Facinating display - like Martin, I would be quite happy to wander about for hours looking!
Also, like Martin, I'm missing the Llama. Do say hello to her for me if you hear from her please!
i am digging a garden and have not found anything quite this impressive. i did however find a deer skull in the trees.
the garden is to be an effort of several people that will have some food to keep and some to give where it is needed in the community.
well, that is my visit.
God bless you with His Love.
And I here I am, walking by almost daily, never set foot in there. Does that make me a pagan?
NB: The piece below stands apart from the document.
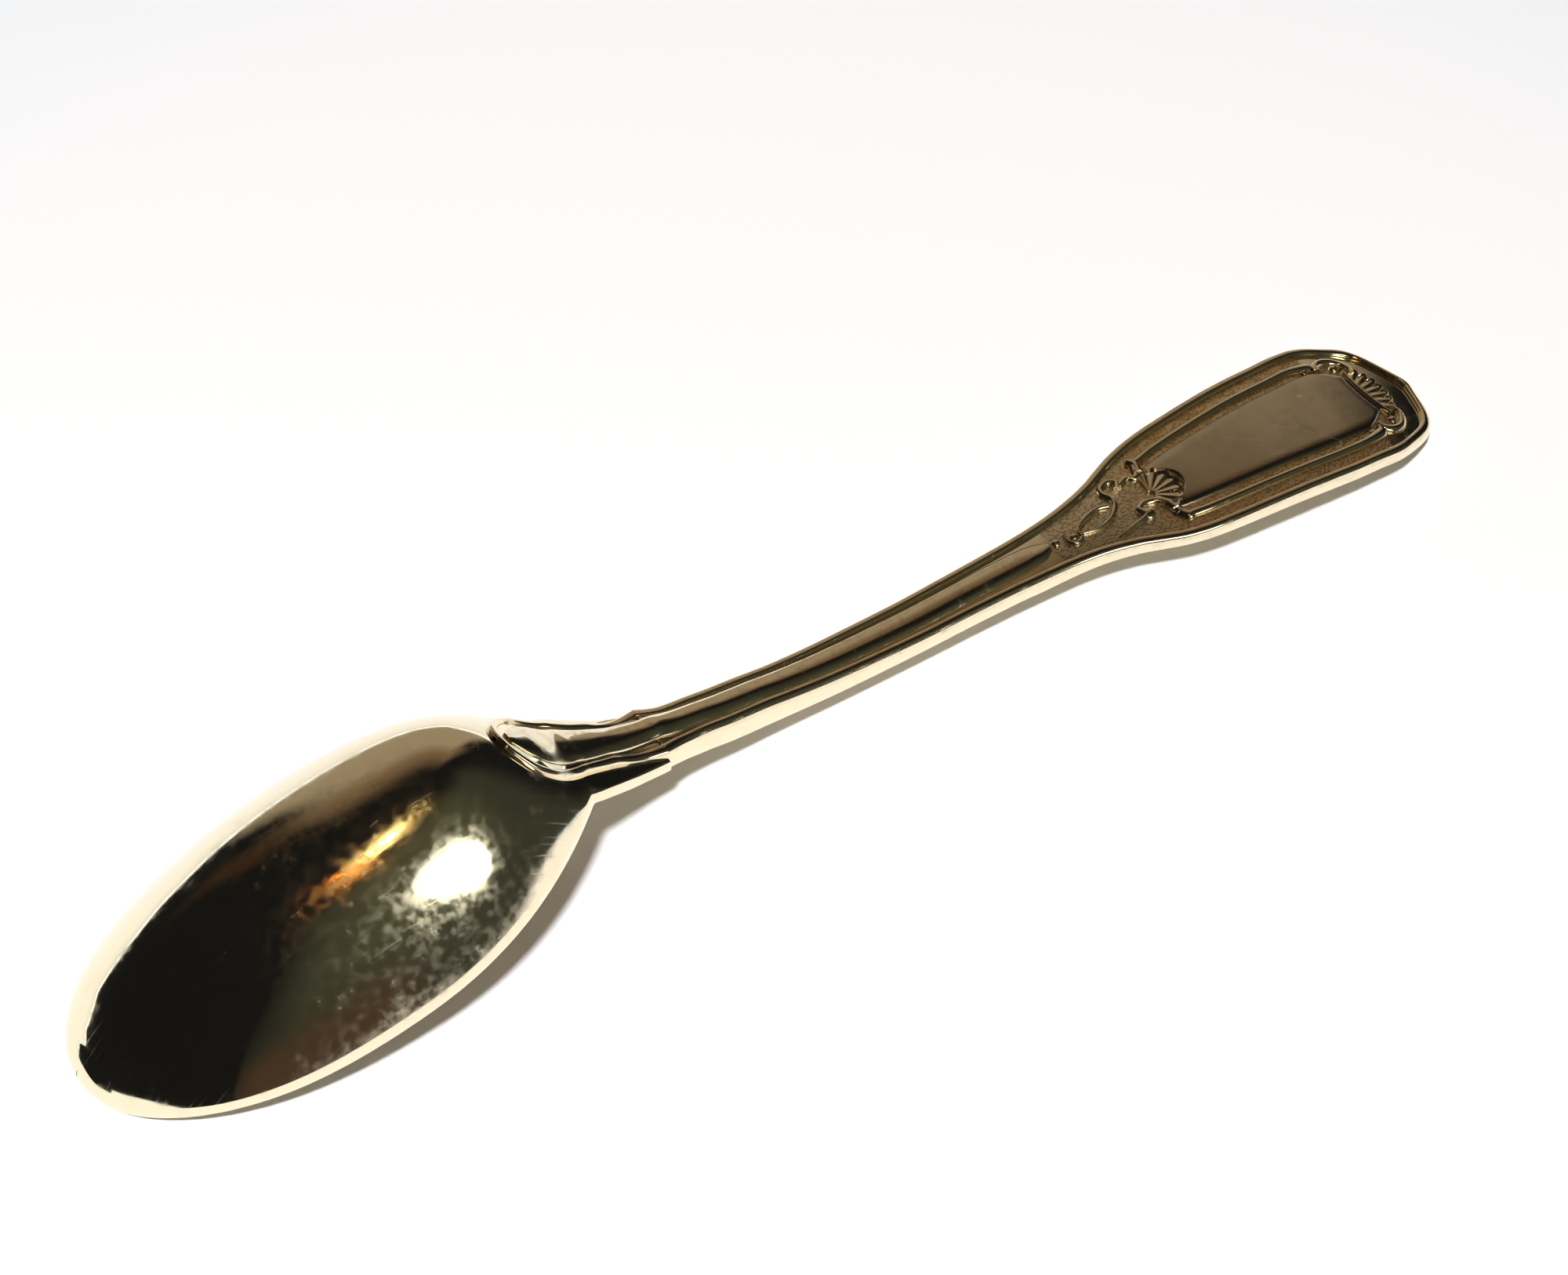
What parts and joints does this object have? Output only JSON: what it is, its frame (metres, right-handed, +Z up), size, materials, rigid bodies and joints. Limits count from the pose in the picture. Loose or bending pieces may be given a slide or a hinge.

Martin: I agree, a morning could not do it justice. A spent an hour examining the Taung skull, the morning just disappeared.
Simon, yes, that is true. Palaeolithic culture still survives where it has not become influenced by modern technology.
Halfmom: Agreed, and, you know, I ddin't even get into the birds exhibition!
Nancy: Nice to see you! Maybe you should try scratching around in a quarry or cliff, fossils are easy enough to find (but not human ones).
Merisi: Judging by the way you were up before dawn with the Amsel and the Nightngale to wash you hair in the early morning dew, I should think you probably are!
What a museum! It would be nice to take a tour with you there so as to understand better what one is seeing.
I read in today's paper that this Sunday the museum is offering a special Mother's Day breakfast with a tour of the roof terraces, which offer splendid views of the city.
I really liked the fossil of the earliest bird. I think you must have been a great lecturer Maalie.
Wish I could have seen those skulls. I really find evolution fascinating.